--- Begin Data extract ---
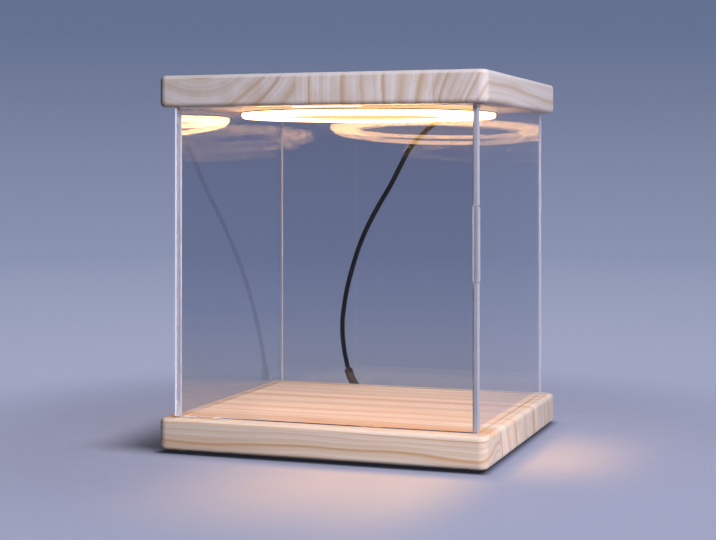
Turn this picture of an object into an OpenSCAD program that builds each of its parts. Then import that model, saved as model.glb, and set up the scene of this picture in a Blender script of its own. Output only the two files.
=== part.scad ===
// Lit display case: two wooden boards, a clear box between them with a swinging
// front door, and a ring lamp let into the underside of the lid.
// Millimetres, Z up, standing on its feet at Z = 0. The door faces -Y.

/* [Boards] */
// Width of the base and of the lid
case_w = 220; // [206:1:300]
// Depth of the base and of the lid
case_d = 198; // [178:1:280]
// Thickness of the base and of the lid
board_t = 20.5; // [19:0.5:26]
// Radius of the boards' upright corners
corner_r = 6; // [6:0.5:7.5]
// Rounding along the boards' top and bottom edges
edge_r = 3; // [1:0.5:3]
// Clear height between the two boards
clear_h = 202; // [170:1:260]

/* [Clear panels] */
// Distance from the edge of the boards to the outer face of the panels
panel_inset = 8; // [7:0.5:8.5]
// Thickness of the side, back and door panels
panel_t = 4; // [3.5:0.1:4.5]
// Depth of the grooves that hold the side and back panels
groove_depth = 4; // [2:0.5:5]
// Room on each face of a panel in its groove
groove_room = 0.1; // [0.05:0.05:0.2]

/* [Door] */
// Gap above and below the door
door_gap = 0.6; // [0.5:0.1:1.2]
// Gap between the closed door and the front edges of the side panels
door_back_gap = 0.3; // [0.3:0.1:0.6]
// Diameter of the two pivot pins
pin_d = 2; // [1.6:0.1:2.2]
// Length of each pin inside the door
pin_hold = 10; // [6:0.5:14]
// Length of each pin inside its bush
pin_reach = 4; // [3:0.5:5]
// Radial running clearance of the pins
pin_play = 0.05; // [0.03:0.01:0.08]
// Thickness of the flange on each bush
bush_flange_t = 0.35; // [0.2:0.05:0.4]
// Height of the pull strip
pull_h = 48; // [30:1:80]
// Width of the pull strip
pull_w = 4.5; // [4:0.5:12]
// Thickness of the pull strip
pull_t = 3; // [2:0.5:4]
// How far the pull strip stands past the free edge of the door
pull_over = 1.8; // [1:0.1:3]
// Height of the middle of the pull strip above the middle of the door
pull_rise = 15; // [-40:1:60]

/* [Ring lamp] */
// Distance from the lamp to the nearest clear panel
lamp_margin = 1; // [1:0.5:12]
// Width of the ring, from its inner to its outer edge
lamp_band = 22.5; // [20:0.5:26]
// Depth of the rebate in the lid that takes the lamp
lamp_depth = 11; // [10:0.5:11]
// How far the diffuser stands below the lid
lamp_proud = 5.5; // [5:0.5:7]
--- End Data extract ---
• **Goal of the exercise**
Please repeat the listing above in full and exactly.

• **Answer to this task**
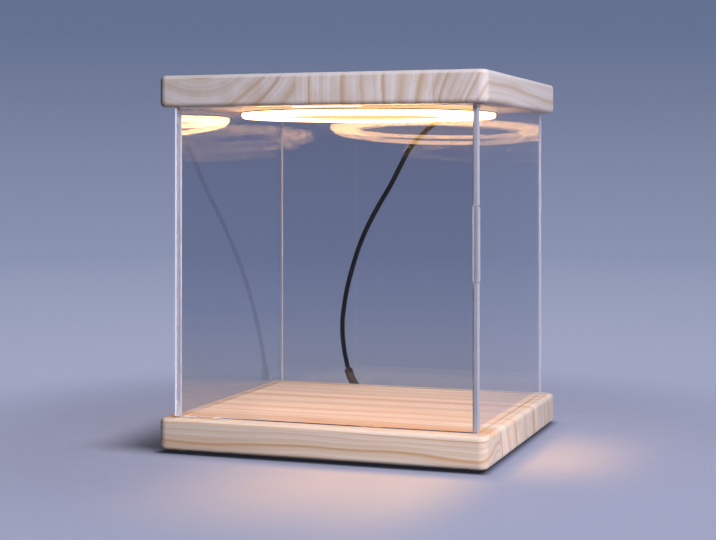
Turn this picture of an object into an OpenSCAD program that builds each of its parts. Then import that model, saved as model.glb, and set up the scene of this picture in a Blender script of its own. Output only the two files.
=== part.scad ===
// Lit display case: two wooden boards, a clear box between them with a swinging
// front door, and a ring lamp let into the underside of the lid.
// Millimetres, Z up, standing on its feet at Z = 0. The door faces -Y.

/* [Boards] */
// Width of the base and of the lid
case_w = 220; // [206:1:300]
// Depth of the base and of the lid
case_d = 198; // [178:1:280]
// Thickness of the base and of the lid
board_t = 20.5; // [19:0.5:26]
// Radius of the boards' upright corners
corner_r = 6; // [6:0.5:7.5]
// Rounding along the boards' top and bottom edges
edge_r = 3; // [1:0.5:3]
// Clear height between the two boards
clear_h = 202; // [170:1:260]

/* [Clear panels] */
// Distance from the edge of the boards to the outer face of the panels
panel_inset = 8; // [7:0.5:8.5]
// Thickness of the side, back and door panels
panel_t = 4; // [3.5:0.1:4.5]
// Depth of the grooves that hold the side and back panels
groove_depth = 4; // [2:0.5:5]
// Room on each face of a panel in its groove
groove_room = 0.1; // [0.05:0.05:0.2]

/* [Door] */
// Gap above and below the door
door_gap = 0.6; // [0.5:0.1:1.2]
// Gap between the closed door and the front edges of the side panels
door_back_gap = 0.3; // [0.3:0.1:0.6]
// Diameter of the two pivot pins
pin_d = 2; // [1.6:0.1:2.2]
// Length of each pin inside the door
pin_hold = 10; // [6:0.5:14]
// Length of each pin inside its bush
pin_reach = 4; // [3:0.5:5]
// Radial running clearance of the pins
pin_play = 0.05; // [0.03:0.01:0.08]
// Thickness of the flange on each bush
bush_flange_t = 0.35; // [0.2:0.05:0.4]
// Height of the pull strip
pull_h = 48; // [30:1:80]
// Width of the pull strip
pull_w = 4.5; // [4:0.5:12]
// Thickness of the pull strip
pull_t = 3; // [2:0.5:4]
// How far the pull strip stands past the free edge of the door
pull_over = 1.8; // [1:0.1:3]
// Height of the middle of the pull strip above the middle of the door
pull_rise = 15; // [-40:1:60]

/* [Ring lamp] */
// Distance from the lamp to the nearest clear panel
lamp_margin = 1; // [1:0.5:12]
// Width of the ring, from its inner to its outer edge
lamp_band = 22.5; // [20:0.5:26]
// Depth of the rebate in the lid that takes the lamp
lamp_depth = 11; // [10:0.5:11]
// How far the diffuser stands below the lid
lamp_proud = 5.5; // [5:0.5:7]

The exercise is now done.